Plusieurs ministres interpellés

Henri-Louis est un élève d'Irénée-Lussier. Il aura bientôt 21 ans. Sa mère, Vânia Aguiar, est de tous les combats pour obtenir une nouvelle école même si son fils ne la fréquentera pas puisqu'elle accueille les jeunes de 12 à 21 ans. Elle a d'abord tenté de parler à Michelle Courchesne, ancienne ministre de l'Éducation, sous les libéraux. Elle a ensuite interpellé Marie Malavoy, Pauline Marois, du Parti québécois. Le ministre démissionnaire Yves Bolduc, l'actuel ministre François Blais, et maintenant le premier ministre Philippe Couillard.

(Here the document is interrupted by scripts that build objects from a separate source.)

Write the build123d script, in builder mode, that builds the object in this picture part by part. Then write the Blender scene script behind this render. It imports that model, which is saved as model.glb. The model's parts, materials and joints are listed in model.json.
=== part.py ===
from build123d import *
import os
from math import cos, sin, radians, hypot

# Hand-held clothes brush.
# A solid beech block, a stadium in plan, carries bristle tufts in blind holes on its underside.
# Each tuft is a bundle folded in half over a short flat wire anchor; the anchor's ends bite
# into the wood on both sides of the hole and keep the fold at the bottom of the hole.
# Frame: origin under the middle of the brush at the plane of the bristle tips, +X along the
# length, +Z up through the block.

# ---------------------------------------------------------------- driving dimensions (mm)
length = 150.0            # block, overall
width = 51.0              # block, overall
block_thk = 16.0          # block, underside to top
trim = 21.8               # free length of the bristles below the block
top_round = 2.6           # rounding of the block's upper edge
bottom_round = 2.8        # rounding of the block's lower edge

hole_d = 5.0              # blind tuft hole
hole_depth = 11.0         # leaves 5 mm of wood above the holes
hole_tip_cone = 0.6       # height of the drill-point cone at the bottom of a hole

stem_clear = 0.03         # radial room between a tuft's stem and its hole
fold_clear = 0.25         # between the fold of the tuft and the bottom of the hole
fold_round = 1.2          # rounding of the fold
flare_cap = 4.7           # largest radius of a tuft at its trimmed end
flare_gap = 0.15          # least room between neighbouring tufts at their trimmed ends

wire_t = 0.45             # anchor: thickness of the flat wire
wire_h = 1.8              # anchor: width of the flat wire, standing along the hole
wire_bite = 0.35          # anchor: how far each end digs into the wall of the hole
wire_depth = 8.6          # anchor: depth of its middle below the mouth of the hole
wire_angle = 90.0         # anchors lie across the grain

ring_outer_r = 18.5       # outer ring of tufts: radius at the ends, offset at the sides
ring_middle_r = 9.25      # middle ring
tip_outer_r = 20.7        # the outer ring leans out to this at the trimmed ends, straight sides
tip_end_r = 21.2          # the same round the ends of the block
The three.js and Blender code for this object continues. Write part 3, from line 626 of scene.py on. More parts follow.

«Qui le fera si ce ne sont pas nous les parents qui revendiquons, dit-elle. C'est clair que ce ne sont pas nos enfants qui vont prendre une pancarte et aller manifester dans la rue pour obtenir une nouvelle école. Mais ils ont droit à l'instruction. Je le vois avec le mien. Quand mon fils ne fréquente pas l'école durant deux-trois semaines, il perd de son autonomie, de ses acquis. C'est triste de voir ce qui se passe en ce moment. On dirait qu'on ignore ces enfants, on ne veut pas les voir. On les tasse dans un coin.»